Copy each line in the data that includes the word "which".
## Start INFORMATION SUPPLIED
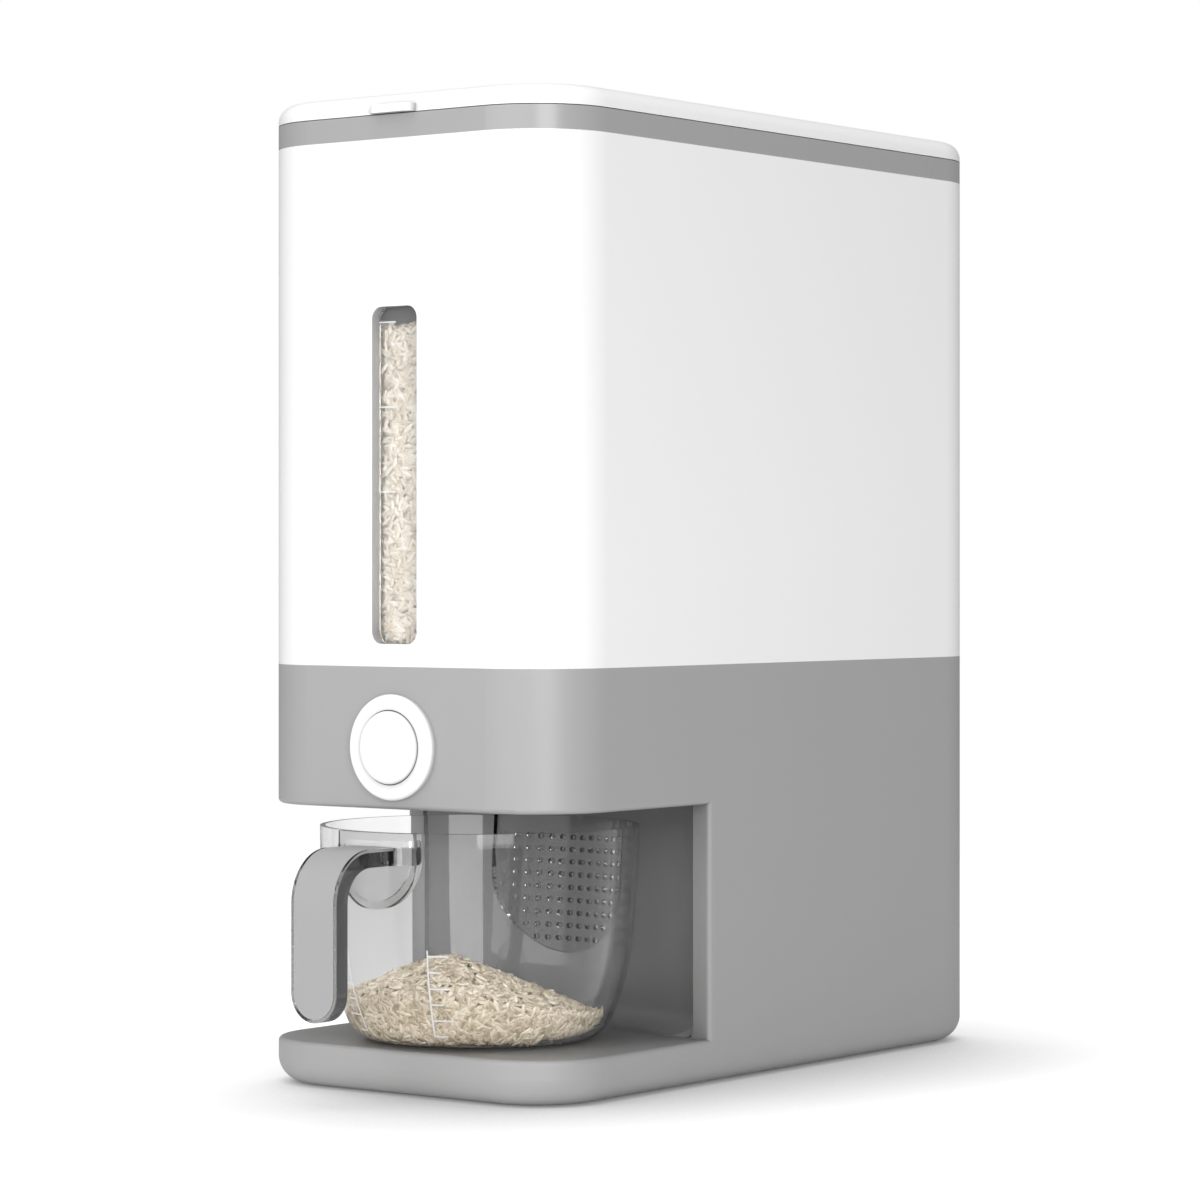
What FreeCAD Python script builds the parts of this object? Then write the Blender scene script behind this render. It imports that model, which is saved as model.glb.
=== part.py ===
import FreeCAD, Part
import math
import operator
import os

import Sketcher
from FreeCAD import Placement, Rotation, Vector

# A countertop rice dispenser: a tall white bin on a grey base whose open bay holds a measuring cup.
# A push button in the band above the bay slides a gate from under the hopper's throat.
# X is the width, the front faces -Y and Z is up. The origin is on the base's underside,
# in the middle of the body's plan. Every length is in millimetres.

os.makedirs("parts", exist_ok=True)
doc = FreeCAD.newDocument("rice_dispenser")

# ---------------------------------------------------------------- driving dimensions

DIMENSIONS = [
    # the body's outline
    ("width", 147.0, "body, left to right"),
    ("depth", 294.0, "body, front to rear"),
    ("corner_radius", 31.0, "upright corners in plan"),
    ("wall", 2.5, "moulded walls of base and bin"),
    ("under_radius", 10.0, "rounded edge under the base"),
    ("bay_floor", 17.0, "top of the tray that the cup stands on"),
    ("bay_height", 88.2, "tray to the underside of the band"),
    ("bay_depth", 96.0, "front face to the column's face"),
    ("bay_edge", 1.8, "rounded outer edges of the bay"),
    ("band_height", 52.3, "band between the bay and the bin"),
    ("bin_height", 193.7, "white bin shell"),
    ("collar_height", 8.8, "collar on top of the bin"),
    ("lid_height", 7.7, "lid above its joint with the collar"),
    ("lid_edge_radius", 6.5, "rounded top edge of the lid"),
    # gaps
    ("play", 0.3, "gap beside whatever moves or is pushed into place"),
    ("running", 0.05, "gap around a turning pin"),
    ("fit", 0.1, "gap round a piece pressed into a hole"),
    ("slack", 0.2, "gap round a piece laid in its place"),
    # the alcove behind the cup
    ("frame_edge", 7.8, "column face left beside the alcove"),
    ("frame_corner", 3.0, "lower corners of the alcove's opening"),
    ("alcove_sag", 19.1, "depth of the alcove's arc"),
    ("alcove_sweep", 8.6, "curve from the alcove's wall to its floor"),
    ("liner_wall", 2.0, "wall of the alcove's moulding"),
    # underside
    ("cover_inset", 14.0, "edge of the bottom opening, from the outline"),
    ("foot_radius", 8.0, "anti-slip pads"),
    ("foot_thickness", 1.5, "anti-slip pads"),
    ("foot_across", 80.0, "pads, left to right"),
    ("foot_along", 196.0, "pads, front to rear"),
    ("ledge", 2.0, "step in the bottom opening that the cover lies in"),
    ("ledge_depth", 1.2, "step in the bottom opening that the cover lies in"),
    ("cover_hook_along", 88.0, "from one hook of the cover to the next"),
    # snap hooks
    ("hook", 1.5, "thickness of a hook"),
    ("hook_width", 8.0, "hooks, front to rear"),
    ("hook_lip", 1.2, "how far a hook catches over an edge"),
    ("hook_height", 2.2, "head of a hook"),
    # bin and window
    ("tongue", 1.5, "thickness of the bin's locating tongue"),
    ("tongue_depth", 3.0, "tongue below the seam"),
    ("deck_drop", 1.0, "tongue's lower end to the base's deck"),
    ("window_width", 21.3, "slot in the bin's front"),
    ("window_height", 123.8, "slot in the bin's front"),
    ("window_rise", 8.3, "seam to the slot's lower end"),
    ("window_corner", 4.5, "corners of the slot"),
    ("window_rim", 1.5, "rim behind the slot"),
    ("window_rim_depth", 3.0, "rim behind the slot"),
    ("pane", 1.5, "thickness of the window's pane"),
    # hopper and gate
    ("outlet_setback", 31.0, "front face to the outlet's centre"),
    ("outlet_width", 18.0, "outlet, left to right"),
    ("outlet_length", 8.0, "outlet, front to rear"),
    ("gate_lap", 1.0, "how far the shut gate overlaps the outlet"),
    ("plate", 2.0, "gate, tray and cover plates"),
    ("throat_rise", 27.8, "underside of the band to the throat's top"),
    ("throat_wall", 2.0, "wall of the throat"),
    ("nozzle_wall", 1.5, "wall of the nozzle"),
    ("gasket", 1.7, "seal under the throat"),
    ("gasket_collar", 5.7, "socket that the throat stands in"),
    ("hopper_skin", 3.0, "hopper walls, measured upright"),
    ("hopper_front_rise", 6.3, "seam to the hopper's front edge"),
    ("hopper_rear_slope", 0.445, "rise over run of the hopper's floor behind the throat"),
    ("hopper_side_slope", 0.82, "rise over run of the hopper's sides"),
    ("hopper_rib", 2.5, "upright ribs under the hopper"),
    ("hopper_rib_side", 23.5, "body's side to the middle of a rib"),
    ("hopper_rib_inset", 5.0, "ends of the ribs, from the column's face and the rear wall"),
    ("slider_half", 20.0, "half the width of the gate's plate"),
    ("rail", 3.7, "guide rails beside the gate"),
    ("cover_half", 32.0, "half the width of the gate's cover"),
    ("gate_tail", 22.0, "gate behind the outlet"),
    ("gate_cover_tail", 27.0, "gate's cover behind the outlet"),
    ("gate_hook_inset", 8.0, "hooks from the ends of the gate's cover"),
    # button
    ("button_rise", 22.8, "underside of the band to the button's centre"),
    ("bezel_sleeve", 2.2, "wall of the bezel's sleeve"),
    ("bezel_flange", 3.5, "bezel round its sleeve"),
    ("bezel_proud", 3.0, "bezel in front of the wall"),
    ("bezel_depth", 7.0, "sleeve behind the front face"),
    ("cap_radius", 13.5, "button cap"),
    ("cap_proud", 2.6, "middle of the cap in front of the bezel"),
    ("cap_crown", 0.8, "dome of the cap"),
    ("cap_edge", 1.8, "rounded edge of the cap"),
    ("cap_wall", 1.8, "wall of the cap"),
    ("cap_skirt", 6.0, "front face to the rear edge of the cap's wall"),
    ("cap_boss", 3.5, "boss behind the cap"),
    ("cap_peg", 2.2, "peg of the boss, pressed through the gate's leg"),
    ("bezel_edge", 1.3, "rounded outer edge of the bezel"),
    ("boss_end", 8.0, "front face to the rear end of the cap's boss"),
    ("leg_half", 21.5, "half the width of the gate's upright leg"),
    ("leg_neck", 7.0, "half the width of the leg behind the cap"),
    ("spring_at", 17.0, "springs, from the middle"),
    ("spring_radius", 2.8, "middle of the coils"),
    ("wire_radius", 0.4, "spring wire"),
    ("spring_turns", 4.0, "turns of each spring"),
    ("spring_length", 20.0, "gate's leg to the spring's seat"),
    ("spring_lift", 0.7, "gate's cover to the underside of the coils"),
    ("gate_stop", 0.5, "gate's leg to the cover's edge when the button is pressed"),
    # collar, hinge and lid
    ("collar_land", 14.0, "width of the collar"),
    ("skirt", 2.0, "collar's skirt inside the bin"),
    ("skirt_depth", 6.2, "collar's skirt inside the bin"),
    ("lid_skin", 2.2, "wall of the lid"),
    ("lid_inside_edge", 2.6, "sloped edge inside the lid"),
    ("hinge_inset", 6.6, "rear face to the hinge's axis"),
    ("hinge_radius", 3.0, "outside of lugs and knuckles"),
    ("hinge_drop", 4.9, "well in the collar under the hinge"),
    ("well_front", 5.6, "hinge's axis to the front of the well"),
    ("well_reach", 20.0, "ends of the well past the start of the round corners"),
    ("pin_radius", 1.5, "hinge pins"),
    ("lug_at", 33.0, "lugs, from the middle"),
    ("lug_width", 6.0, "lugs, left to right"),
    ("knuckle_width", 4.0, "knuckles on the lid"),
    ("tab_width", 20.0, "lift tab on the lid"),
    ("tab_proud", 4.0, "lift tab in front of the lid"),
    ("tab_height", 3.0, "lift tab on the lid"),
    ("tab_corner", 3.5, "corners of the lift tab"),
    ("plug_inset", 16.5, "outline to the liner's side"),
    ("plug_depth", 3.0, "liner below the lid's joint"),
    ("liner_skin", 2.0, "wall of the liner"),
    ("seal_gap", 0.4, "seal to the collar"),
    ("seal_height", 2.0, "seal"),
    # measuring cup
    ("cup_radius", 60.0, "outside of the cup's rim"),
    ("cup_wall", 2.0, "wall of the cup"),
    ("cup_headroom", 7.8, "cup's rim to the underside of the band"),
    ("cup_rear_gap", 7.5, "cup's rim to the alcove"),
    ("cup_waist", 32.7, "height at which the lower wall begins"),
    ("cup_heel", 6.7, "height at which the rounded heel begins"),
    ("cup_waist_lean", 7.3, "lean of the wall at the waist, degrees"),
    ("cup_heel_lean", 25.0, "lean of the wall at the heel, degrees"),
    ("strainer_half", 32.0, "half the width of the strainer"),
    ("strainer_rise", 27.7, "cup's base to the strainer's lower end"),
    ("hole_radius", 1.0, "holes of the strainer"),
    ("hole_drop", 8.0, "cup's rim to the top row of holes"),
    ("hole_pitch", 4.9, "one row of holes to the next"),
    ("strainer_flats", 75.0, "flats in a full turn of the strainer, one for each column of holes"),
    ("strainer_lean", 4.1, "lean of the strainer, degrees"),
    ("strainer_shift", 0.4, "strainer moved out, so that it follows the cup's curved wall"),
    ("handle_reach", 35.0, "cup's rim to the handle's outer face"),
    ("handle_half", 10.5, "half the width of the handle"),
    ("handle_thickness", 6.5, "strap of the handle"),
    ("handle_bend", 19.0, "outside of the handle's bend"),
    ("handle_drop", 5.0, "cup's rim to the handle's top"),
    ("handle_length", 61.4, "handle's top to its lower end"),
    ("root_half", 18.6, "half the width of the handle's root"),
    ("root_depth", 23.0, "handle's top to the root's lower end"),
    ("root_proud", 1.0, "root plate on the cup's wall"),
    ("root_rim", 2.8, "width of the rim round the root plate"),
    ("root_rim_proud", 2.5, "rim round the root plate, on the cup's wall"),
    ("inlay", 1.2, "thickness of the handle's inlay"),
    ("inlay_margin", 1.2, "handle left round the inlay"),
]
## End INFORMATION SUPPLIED
ANSWER TO THIS PROBLEM
What FreeCAD Python script builds the parts of this object? Then write the Blender scene script behind this render. It imports that model, which is saved as model.glb.
    ("cup_waist", 32.7, "height at which the lower wall begins"),
    ("cup_heel", 6.7, "height at which the rounded heel begins"),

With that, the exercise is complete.